George Elgar Hicks: Mountainous Landscape(c. 1850)
In Mountainous Landscape (c.1850) by George Elgar Hicks and Girona Landscape (1884) by Santiago Rusiñol there is a metaphorical dimension to the way in which nature is interpreted that hints at the states of mind of the artists. Settings are seen as a way of looking within oneself to express feelings of loneliness or fear at an unknown future, as in the case of Landscape (The Old Vilanova Road) by Ramón Casas i Carbó, painted in 1890, which shows a cutting through a hill to make way for progress in the form of railway tracks.
The next landscape selected by Ms. Zabalbeascoa date from the period of impasse at the turn of the 20th century: the water-colour Landscape with Trees (1900-1906) by Julio González. In the former the landscape is shown in a faded, expressionist style, while the latter hints at the path that was to lead the artist to become one of Spain's greatest sculptors more than twenty years later.
The influence of Cubism and the vitalist spirit of the early avant garde are plain to see in Paris (1917) by Alfonso de Olivares, an urban landscape "like a poster announcing the future". That future, however, seems far removed from the Castilian landscape painted by Joaquín Vaqueros Palacios in Clouds over Castile more than forty years later in 1960. Here the landscape is more constructed than painted, perhaps as a result of the artist's training as an architect. It is a figurative abstraction in which "reality is more palpable than imaginable". Carmen Laffón takes a very different look at that reality in Seville (1962), which captures a peaceful, domestic moment in time that can be seen almost as a still-life (a genre that played a major role in the oeuvre of this Seville-born artist, who died in 2021).
Alfonso de Olivares: Paris (1917) | Joaquín Vaqueros Palacios: Clouds over Castile (1960)
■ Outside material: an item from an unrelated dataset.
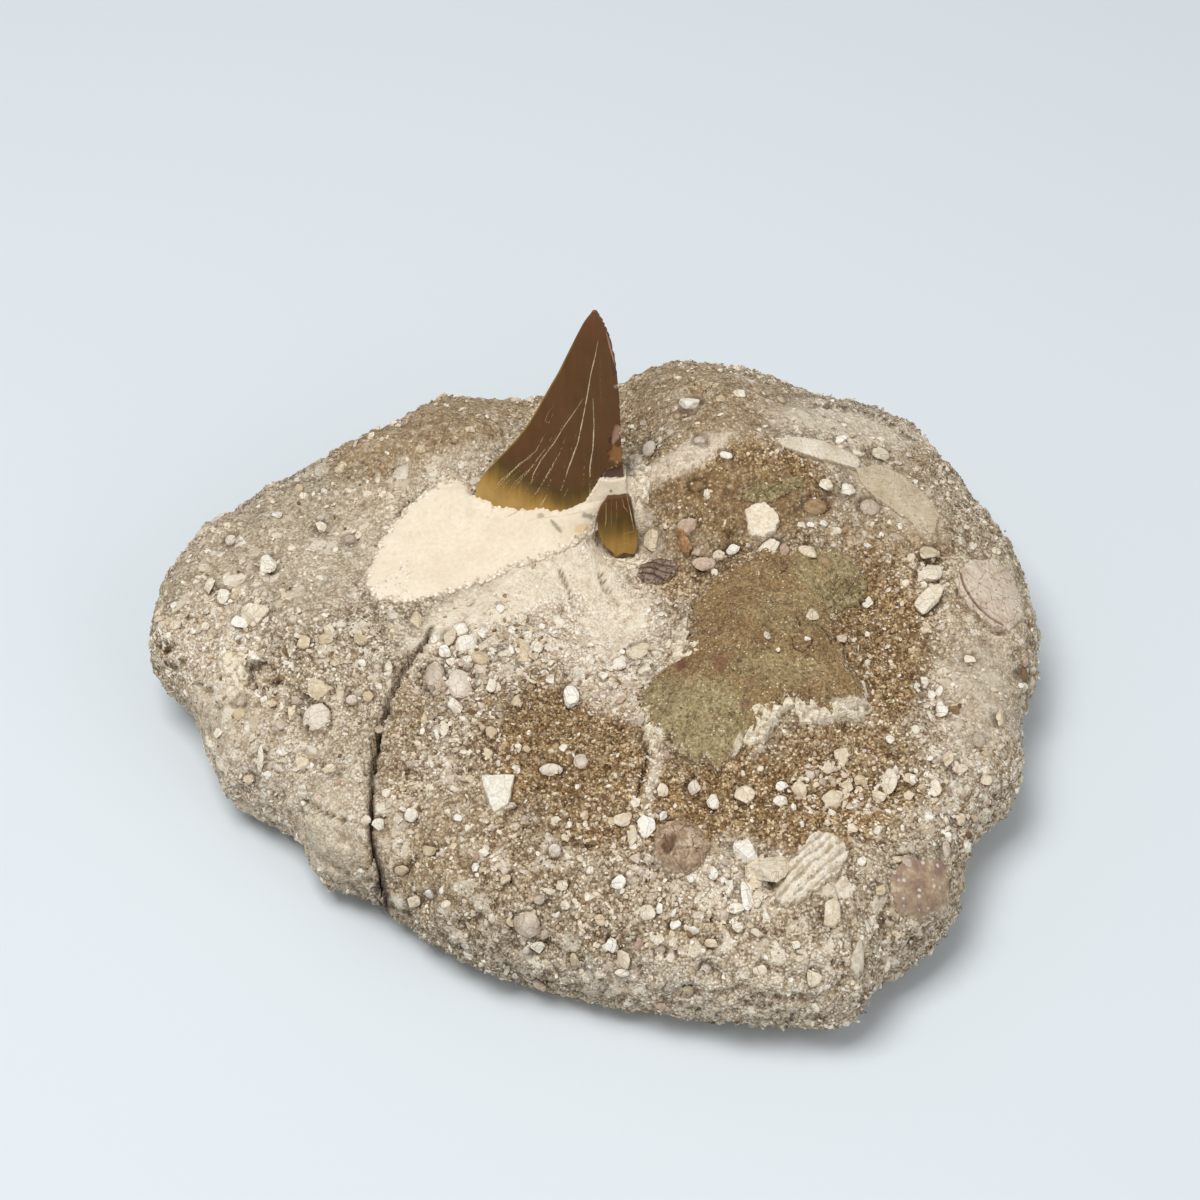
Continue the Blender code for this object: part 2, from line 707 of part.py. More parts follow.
# The outlines of the plain pieces, each from its own seat.
DISC_LINE = ((-2.5, 2.5), (0.3, 3.2), (2.4, 2.2), (3.1, 0.0), (2.2, -2.1), (0.2, -3.2), (-2.1, -2.4))
WEDGE_LINE = ((-2.8, 3.0), (-0.1, 3.2), (2.4, 2.3), (2.1, -0.9), (1.5, -2.7), (-0.9, -4.0), (-2.1, -0.9))
SMALL_TOOTH_LINE = ((-1.6, 2.4), (-0.1, 1.8), (1.4, -1.1), (0.7, -2.2), (-0.6, -0.8))
CHIP_LINE = ((-3.1, 2.0), (-0.2, 2.3), (2.5, 1.3), (3.3, 0.0), (1.8, -2.1), (-1.2, -2.9), (-3.2, -0.7))
CREAM_STRIP_LINE = (
    (-7.8, 1.9),
    (-3.7, 2.7),
    (0.7, 2.9),
    (4.4, 1.1),
    (6.8, -1.0),
    (5.0, -3.0),
    (2.0, -3.0),
    (-1.9, -1.6),
    (-5.5, 0.1),
)
TAN_STRIP_LINE = (
    (-7.6, 5.9),
    (-5.1, 5.7),
    (-0.8, 3.0),
    (3.7, 0.1),
    (6.6, -1.9),
    (6.3, -4.0),
    (4.1, -5.1),
    (0.9, -4.1),
    (-2.3, -1.4),
    (-5.8, 2.1),
)
PINK_NODULE_LINE = (
    (-6.3, 2.3),
    (-3.1, 5.8),
    (2.4, 8.0),
    (5.7, 4.9),
    (6.5, -1.1),
    (4.0, -5.9),
    (0.5, -7.8),
    (-3.7, -4.9),
    (-6.4, -1.2),
)
PURPLE_NODULE_LINE = (
    (-4.0, 3.5),
    (0.6, 4.6),
    (4.8, 4.0),
    (5.4, 0.7),
    (3.9, -2.6),
    (-0.3, -4.5),
    (-4.6, -4.6),
    (-6.0, -0.6),
)
BLADE_LINE = ((0.4, 2.9), (1.1, 1.8), (0.7, -0.8), (-0.2, -2.8), (-1.2, -1.7), (-0.8, 0.8))

# Each plain piece: name, seat, outline, how proud, how deep, colour, roughness.
PLAIN_PIECES = (
    ("pale_disc", (26.1, 21.6), DISC_LINE, 0.6, 1.2, (0.85, 0.76, 0.61), 0.85),
    ("shell_wedge", (-15.3, -28.5), WEDGE_LINE, 0.5, 1.0, (0.91, 0.87, 0.75), 0.7),
    ("small_tooth", (13.7, 21.0), SMALL_TOOTH_LINE, 0.6, 1.2, (0.156, 0.08, 0.026), 0.35),
    ("bone_chip", (9.3, 17.3), CHIP_LINE, 0.6, 1.2, (0.117, 0.072, 0.054), 0.55),
    ("cream_bone_strip", (36.7, 35.5), CREAM_STRIP_LINE, 0.4, 1.2, (0.70, 0.64, 0.52), 0.7),
    ("tan_bone_strip", (50.2, 27.9), TAN_STRIP_LINE, 0.4, 1.2, (0.54, 0.45, 0.32), 0.7),
    ("pink_nodule", (63.7, 13.0), PINK_NODULE_LINE, 0.5, 1.6, (0.58, 0.48, 0.37), 0.75),
    ("purple_nodule", (49.3, -42.8), PURPLE_NODULE_LINE, 0.6, 1.6, (0.305, 0.205, 0.18), 0.75),
    ("pale_blade", (38.4, -55.0), BLADE_LINE, 0.6, 1.0, (0.66, 0.60, 0.50), 0.6),
)


def make_plain_pieces(ground, parts, cutters):
    """The other fossils and nodules that lie in the surface, each a smooth piece with rounded edges."""
    for name, seat, outline, proud, deep, colour, roughness in PLAIN_PIECES:
        piece, pocket, frame = inlay(ground, seat, outline, proud, deep, PLAIN_SIDES)
        paint(add_object(name, piece, parts, frame), colour, roughness)
        add_helper(f"{name}_pocket", pocket, cutters, frame)


def new_collection(name):
    collection = bpy.data.collections.new(name)
    bpy.context.scene.collection.children.link(collection)
    return collection


def main():
    for item in list(bpy.data.objects):
        bpy.data.objects.remove(item)
    parts = new_collection("fossil_shark_tooth")
    cutters = new_collection("lump_cutters")
    pebbles = new_collection("lump_pebbles")
    tooth_helpers = new_collection("tooth_cutters")

    lump = shape_lump()
    ground = BVHTree.FromBMesh(lump)
    make_pebbles(ground, pebbles)
    cut_pits(ground, cutters)
    cut_crack(cutters)
    clearances = make_tooth(parts, cutters, tooth_helpers)
    make_putty(ground, parts, cutters, tooth_helpers, clearances)
    make_bone_plate(ground, parts, cutters)
    make_scale_fragment(ground, parts, cutters)
    make_ribbed_boss(ground, parts, cutters)
    make_plain_pieces(ground, parts, cutters)
    make_matrix(lump, parts, pebbles, cutters)


main()
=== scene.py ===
"""The looks of a fossil shark tooth standing in its lump of phosphate sandstone.

Shapes are worked out in millimetres in the frame of the solids, and keep() turns them into metres.
"""

import math

import bmesh
import bpy
import numpy as np
from mathutils import Matrix, Vector, noise
from mathutils.bvhtree import BVHTree
from mathutils.kdtree import KDTree


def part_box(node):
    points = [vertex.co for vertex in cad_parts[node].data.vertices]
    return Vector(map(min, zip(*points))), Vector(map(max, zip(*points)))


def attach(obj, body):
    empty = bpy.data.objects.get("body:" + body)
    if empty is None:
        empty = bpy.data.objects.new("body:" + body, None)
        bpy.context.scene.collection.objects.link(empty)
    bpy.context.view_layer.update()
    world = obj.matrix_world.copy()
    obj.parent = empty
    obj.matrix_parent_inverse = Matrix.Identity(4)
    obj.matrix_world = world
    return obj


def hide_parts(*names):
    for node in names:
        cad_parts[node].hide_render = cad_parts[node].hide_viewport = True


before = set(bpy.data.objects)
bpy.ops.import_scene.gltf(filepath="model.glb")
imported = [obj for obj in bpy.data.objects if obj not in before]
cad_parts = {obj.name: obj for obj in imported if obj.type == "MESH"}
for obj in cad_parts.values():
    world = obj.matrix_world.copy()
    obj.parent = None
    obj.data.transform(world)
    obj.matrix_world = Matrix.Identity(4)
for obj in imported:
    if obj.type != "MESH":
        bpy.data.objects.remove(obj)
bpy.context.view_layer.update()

MM = 0.001

# The camera: what it looks at, how far off it stands, how steeply it looks down, and its lens.
CAMERA_TARGET = Vector((0, 20, 15))
CAMERA_DISTANCE = 480.0
CAMERA_ELEVATION = math.radians(48)
LENS = 86.4
SENSOR = 36.0
PICTURE = 1200
FOCAL_PIXELS = LENS / SENSOR * PICTURE
PIXELS_EACH_MM = 6.0
LOOK = Vector((0, math.cos(CAMERA_ELEVATION), -math.sin(CAMERA_ELEVATION)))
LOOK_UP = Vector((0, math.sin(CAMERA_ELEVATION), math.cos(CAMERA_ELEVATION)))
CAMERA_PLACE = CAMERA_TARGET - LOOK * CAMERA_DISTANCE


def picture_ray(px, py):
    """The direction from the camera through a pixel of the picture."""
    half = PICTURE / 2
    return (LOOK * FOCAL_PIXELS + Vector((px - half, 0, 0)) + LOOK_UP * (half - py)).normalized()


def picture_place(points):
    """The pixels at which an array of points is seen."""
    away = points - np.array(CAMERA_PLACE)
    depth = away @ np.array(LOOK)
    half = PICTURE / 2
    across = half + FOCAL_PIXELS * away[..., 0] / depth
    down = half - FOCAL_PIXELS * (away @ np.array(LOOK_UP)) / depth
    return across, down


def smooth_step(low, high, value):
    """0 below low, 1 above high, with a smooth rise between. low may be the greater one."""
    share = np.clip((value - low) / (high - low), 0, 1)
    return share * share * (3 - 2 * share)


def ellipse_share(across, down, middle_x, middle_y, half_x, half_y, turn):
    """How far out places lie in a turned ellipse: 0 at its middle, 1 on its line. The turn is in degrees."""
    turn = math.radians(turn)
    x = (across - middle_x) * math.cos(turn) + (down - middle_y) * math.sin(turn)
    y = (down - middle_y) * math.cos(turn) - (across - middle_x) * math.sin(turn)
    return np.hypot(x / half_x, y / half_y)


def flat_points(x, y):
    """Points of a plane from their places in it."""
    return np.stack([x, y, 0 * x], -1)


def facing_camera(normals):
    """How much surfaces face the camera, by their normals: 0 where they are turned away."""
    return smooth_step(-0.35, -0.05, normals @ -np.array(LOOK))


def noise_at(points, size, seed=0.0, octaves=1):
    """Smooth noise of about -1 to 1 at an array of points, for swells of a size in millimetres."""
    flat = points.reshape(-1, 3) / size + seed
    if octaves == 1:
        values = [noise.noise(point) for point in flat]
    else:
        values = [noise.fractal(point, 0.9, 2.1, octaves) for point in flat]
    return np.array(values).reshape(points.shape[:-1])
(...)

There is quite a difference between Laffón's calm, domestic landscape and the disturbing Scene with Boats (c. 1964) by Pancho Cossío, "where everything seems to disappear". The scene seems to be painted with sand rather than gouache. It is one of the last works painted by Cossío, who experimented with abstraction and created a style that can be thought of as post-Cubist. The work of Godofredo Ortega Muñoz, one of Spain’s finest landscape painters of the last century, is calmer and can be regarded as half-way between traditional art and the avant-garde. A case in point is Olive Trees and Holm Oaks (1964), which Zabalbeascoa describes as portraying "the noble sobriety of nature, which works with the materials at hand, and blooms with so little". Benjamín Palencia was another great landscape artist. The work by him selected here is Looking West (Landscape) [1972], a canvas from his later period which depicts a re-encounter on two levels: of the artist with his home region (Castile) and of the artist with himself.
Pancho Cossío: Scene with Boats (c. 1964) | Benjamin Palencia: Looking West (Landscape)[1972]
The Fauvist force of Palencia's picture gives way to an enigmatic oil painting by Juan Manuel Díaz Caneja, Landscape (1974), which could be an aerial view of the fields of Castile but could equally be a stone wall. Díaz Caneja was born in Palencia and was a student of Vázquez Díaz. This work is from his later period, when he simplified and pared back his style. A similar path towards simplicity was taken by Albert Ràfols-Casamada, whom Ms. Zabalbeascoa says "painted colours first and foremost". A good example of this is his oil painting Yellow Sea (1979), which is "so tenuous that it looks like a water-colour".
This path towards simplicity as a way of obtaining (self-) knowledge is linked to the search for flow and the acceptance of change as the essence of nature that characterises Taoism, which is prominent in the later output of Manuel Hernández Mompó. Participating in Nature (1980) dates from that period. It is an imposing work that stands three metres high and evidences how the artist was striving to expand his work. Another fine example of "expanded painting" (or in this case "expanded landscape") is Three Pieces of Wood (1986) by Perejaume, in which a set of three pieces of wood constructs a landscape. The horizontal undulations of the micro-landscape "sealed within the material" is similar to that depicted (or reinvented) by José Beulás in Tierz (Huesca) [1985]. Beulás was born in Santa Colomá de Gramanet (Barcelona), and this is one of the numerous paintings that he produced of the landscape of Huesca province, the starkness and roundness of which captivated him from an early age.
Albert Ràfols-Casamada: Yellow Sea (1979) | Miquel Barceló: Quelques herbes(1986)
In the itinerary drawn up by Ms. Zabalbeascoa the oil by Beulás comes just before Quelques herbes (1986), in which nature is a palpable element. In it, Miquel Barceló evidences the "material construction, the metamorphosis that takes place in all painting". The same material aspect can be seen in Turia (1987), a collage in which Carmen Calvo poetically maps the river that runs through her home town, acting as an archaeologist or gleaner of everyday objects. The same goes for the small oil painting Landscape (1992) by Catalan artist Carmen Pinart, whose work is characterised by the use of oil-paint and gold-leaf on wood. Here she dazzles spectators with a golden landscape with hints of the figurative and the organic.
Carmen Calvo Turia(1987) | Monserrat Soto: Untitled. Huella 12(2004)
As the last item in her itinerary Anatxu Zabalbeascoa has made a curious choice. It is not a painting but a photograph: Untitled. Huella 12 (2004) by Montserrat Soto, one of her series Huellas held in the Collection. Zabalbeascoa writes that this picture can be seen as a contemporary ruin or as a metaphor for the passage of time that reveals something which, in our hearts, we already know: what remains, what returns again and again, is nature. And it does so precisely because it changes and is constantly transforming itself.